For others, the ossuary set off alarm bells as a hoax – a modern-day forgery. Indeed, Israeli authorities arrested the ossuary’s owner, Tel Aviv engineer and antiquities collector Oded Golan, in 2003; in December, 2004, he was indicted on 44 charges of forgery, fraud and deception related to the bone box as well as to other alleged ancient artifacts.  It’s these charges – and another 13 lesser counts against a Golan associate, antiquities dealer Robert Deutsch – that a Jerusalem District Court judge, Aharon Farkash, will rule on Wednesday morning.

Whether or not Golan is found guilty won’t change the facts of the case.  Incorrect verdicts are rendered all the time.  And if he is found guilty it won’t change anything.  As I mentioned previously, no one will have anything to do with him (out in the open) and his ‘antiquities’ will have to find a different route to market.  A route that won’t include him.

One has to wonder at the timing of the verdict though, coinciding, as it does, with the release of the ‘Discovery of Jesus’ nonsense and the upcoming tv special of the same name. It’s either a bizarre coincidence or a carefully timed publicity stunt.

I wonder how long the judge has known Tabor and Jacobovici…

Oded Golan’s Counterclaim

Golan, (or more likely one of his lawyers) writes, in counterclaim to Joe Zias’s insistence that Rahmani testified-

  1. An official IAA document entitled “Summary Report of the Work of the Committees Testing the Inscription Known as the Jehoash Tablet and the Ossuary Known as the Yaakov Bar Yosef Ahui d’Yeshu Ossucary” (the James Ossuary) dated June 20, 2003, prepared by the deputy managing director of the IAA at the time, stated (p. 2, lines 17-18 of the Hebrew report):
    “It has been determined that the committee members shall consult with Prof, Yosef Naveh (expert in ancient Hebrew script) and with Dr. L. Y. Rahmani (expert in ossuaries), as they see fit.”
  2.  Y. L. Rahmani, one of the oldest members of the IAA, examined the ossuary at the Rockefeller Museum (IAA offices) in 2003. Rahmani did not issue any written document on the inscription. There is no report that Rahmani discovered anything suspicious that might indicate that the inscription or part of it is a forgery.  There is also no report from any of the committee members who spoke with Rahmani at the time (and/or from any of the IAA members who spoke with him) of any claim that Rahmani found anything suspicious in the inscription which would indicate that it is forged.
  3. During the trial, the IAA and the Prosecution presented as witnesses all the researchers who they believed might contribute, even slightly, to the argument that the ossuary inscription is a forgery in part (Recall that the charge stated that the first half of the inscription is ancient while the words “Ahui d’Yeshu” were added in modern times). When it discovered that Rahmani could not support this position, the State decided not to call him to the witness stand as a witness for the prosecution. This, in contrast to what Zias states, Rahmani never testified in court. And in contrast to what Zias states, I never stated that Rahmani testified.
  4. I did not call Rahmani to testify since most of the prosecution witnesses (including Dr. Ada Yadeni, Prof. Hagay Misgav, Prof. Ahituv, Prof. Andre Lemaire, Prof. Ronny Reich, Orna Cohen, and others) testified that to the best of their judgment, the entire inscription on the ossuary is ancient, and since I had a long list of additional experts including patina experts, who examined the inscription and agreed to testify  that the entire inscription is ancient (including Prof. W. Krumbein, Dr. Shimon Ilani, Dr. Amnon Rosenfeld, Prof. Yoel Kornfeld, Prof. James Harrell and others).

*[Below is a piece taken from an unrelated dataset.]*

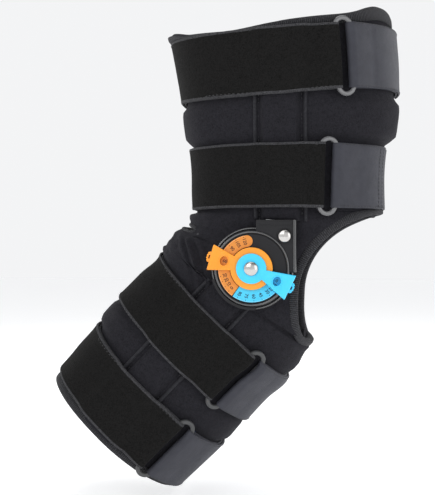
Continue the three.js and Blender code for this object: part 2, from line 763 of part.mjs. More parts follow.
const thighNames = ["upper_thigh", "lower_thigh"];
const thighRings = [
  { bearing: 303, strapDouble: 130, tabDouble: 70 },
  { bearing: 296, strapDouble: 98, tabDouble: 44 },
];
addStraps(brace, thighNames, THIGH_STRAPS, thighStation, aboveLevel, BAR_OFFSET, thighRings);

const calfStraps = new THREE.Group();
calfStraps.rotation.y = bend;
const calfNames = ["upper_calf", "lower_calf"];
const calfRings = [
  { bearing: 308, strapDouble: 130, tabDouble: 70 },
  { bearing: 306, strapDouble: 130, tabDouble: 70 },
];
addStraps(calfStraps, calfNames, CALF_STRAPS, calfStation, () => 0, 0, calfRings);
brace.add(calfStraps);

export default brace;
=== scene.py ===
"""A hinged knee brace, bent as it is worn, in a plain studio.

The soft wrap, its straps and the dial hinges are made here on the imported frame. Lengths are in
millimetres until a mesh is made, and in metres for the lights and the camera. u is a place along the
leg: -181 is the top of the thigh wrap, from -45 to 45 the leg bends, and 180 is the bottom of the calf
wrap. A bearing goes round the leg in radians: 0 in front, pi behind, and negative on the outer side.
"""

import math

import bmesh
import bpy
import numpy as np
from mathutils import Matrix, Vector, noise


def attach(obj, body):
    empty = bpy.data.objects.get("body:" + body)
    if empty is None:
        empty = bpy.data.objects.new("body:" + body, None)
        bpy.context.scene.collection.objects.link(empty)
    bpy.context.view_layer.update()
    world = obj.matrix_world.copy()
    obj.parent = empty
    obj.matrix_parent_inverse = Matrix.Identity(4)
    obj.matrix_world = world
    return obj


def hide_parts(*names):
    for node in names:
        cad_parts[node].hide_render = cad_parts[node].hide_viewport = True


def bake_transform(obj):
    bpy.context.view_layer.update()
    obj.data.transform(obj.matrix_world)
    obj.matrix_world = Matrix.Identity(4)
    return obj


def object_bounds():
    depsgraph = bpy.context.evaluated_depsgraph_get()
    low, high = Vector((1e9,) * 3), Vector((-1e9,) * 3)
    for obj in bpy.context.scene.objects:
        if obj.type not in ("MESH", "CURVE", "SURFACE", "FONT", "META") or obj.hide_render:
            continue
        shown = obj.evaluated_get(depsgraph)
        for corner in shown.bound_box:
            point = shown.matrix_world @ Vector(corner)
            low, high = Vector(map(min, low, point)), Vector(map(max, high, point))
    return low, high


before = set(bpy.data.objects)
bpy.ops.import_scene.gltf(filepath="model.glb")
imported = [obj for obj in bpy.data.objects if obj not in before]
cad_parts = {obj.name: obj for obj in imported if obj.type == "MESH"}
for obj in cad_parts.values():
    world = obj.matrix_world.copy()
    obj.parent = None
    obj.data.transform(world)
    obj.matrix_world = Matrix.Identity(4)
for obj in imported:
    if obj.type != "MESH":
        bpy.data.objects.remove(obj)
cad_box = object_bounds()

MM = 0.001
TAU = 2 * math.pi
OUTER, INNER = -1, 1
SIDES = {"outer": OUTER, "inner": INNER}

# ---------------------------------------------------------------- sizes, mm and degrees

BEND = math.radians(44)
KNEE_END = 45
WRAP_TOP = -181
WRAP_END = 180
WRAP_THICKNESS = 4.4
BINDING = 6
LEG_RADIUS = 75
# How far the cloth stands out between the straps, and under them.
CLOTH_OUT, CLOTH_UNDER_STRAP = 1.3, -0.2

# Height above the knee, centre forward of the hinge, half depth, half width. The leg is drawn in under
# each strap and stands full between them.
THIGH = [(181, 18.6, 86.5, 78.8), (153, 22.3, 84.9, 76.25), (128, 24.7, 83.3, 74), (122, 25, 86.2, 73.5),
         (103, 25, 84, 71.8), (95, 23.5, 76.5, 71.05), (70, 23.5, 74.5, 68.8), (45, 23.8, 74.5, 66.5)]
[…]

Whether Golan correctly represents the facts may or may not be the case. One thing is certain, he has a vested interest in insisting that the ossuary inscription is legitimate and with the verdict to be rendered this week it makes sense that he would try to put his own spin on things.

Whether or not he and the others are found guilty is at this point totally irrelevant. No one in the archaeological community is going to have anything to do with any Golan ‘artifact’. His reputation as an honest antiquities broker/dealer is thoroughly undermined. He may be able to sell things in the future, but he will have to do it through third parties.

Oded Golan, And Todd Bolen, and the Misrepresentation of Rahmani’s Reading of the ‘James Ossuary’ Inscription

Antonio Lombatti writes

I asked L.Y. Rahmani’s opinion (via Joe Zias) on the inscription on the James ossuary, considering that the verdict will be issued next week. I did it, because I found out yesterday that he supported in court the authenticity of the inscription. This at least what a certain Todd Bolen wrote, and he quoted a letter by Oded Golan. But this is false. Rahmani had said in court that the ossuary was authentic but not the inscription. I’d also like to check the other scholars mentioned by Golan… One more thing: why didn’t Tabor et al. ask the world leading authority on Jewish ossuaries about the so called “Jonah and fish” iconography?

What won’t people do to appear right?  Rahmani says the ossuary is real and the inscription is fake.  Who benefits from claiming he said otherwise besides Golan, who has more than a little to worry about in the matter?

Antonio illustrates why it’s important to ask scholars their own opinions instead of asking people with a financial interest in a matter what some scholar did or didn’t say.  Ad fontes!   It’s not just important for biblical interpretation.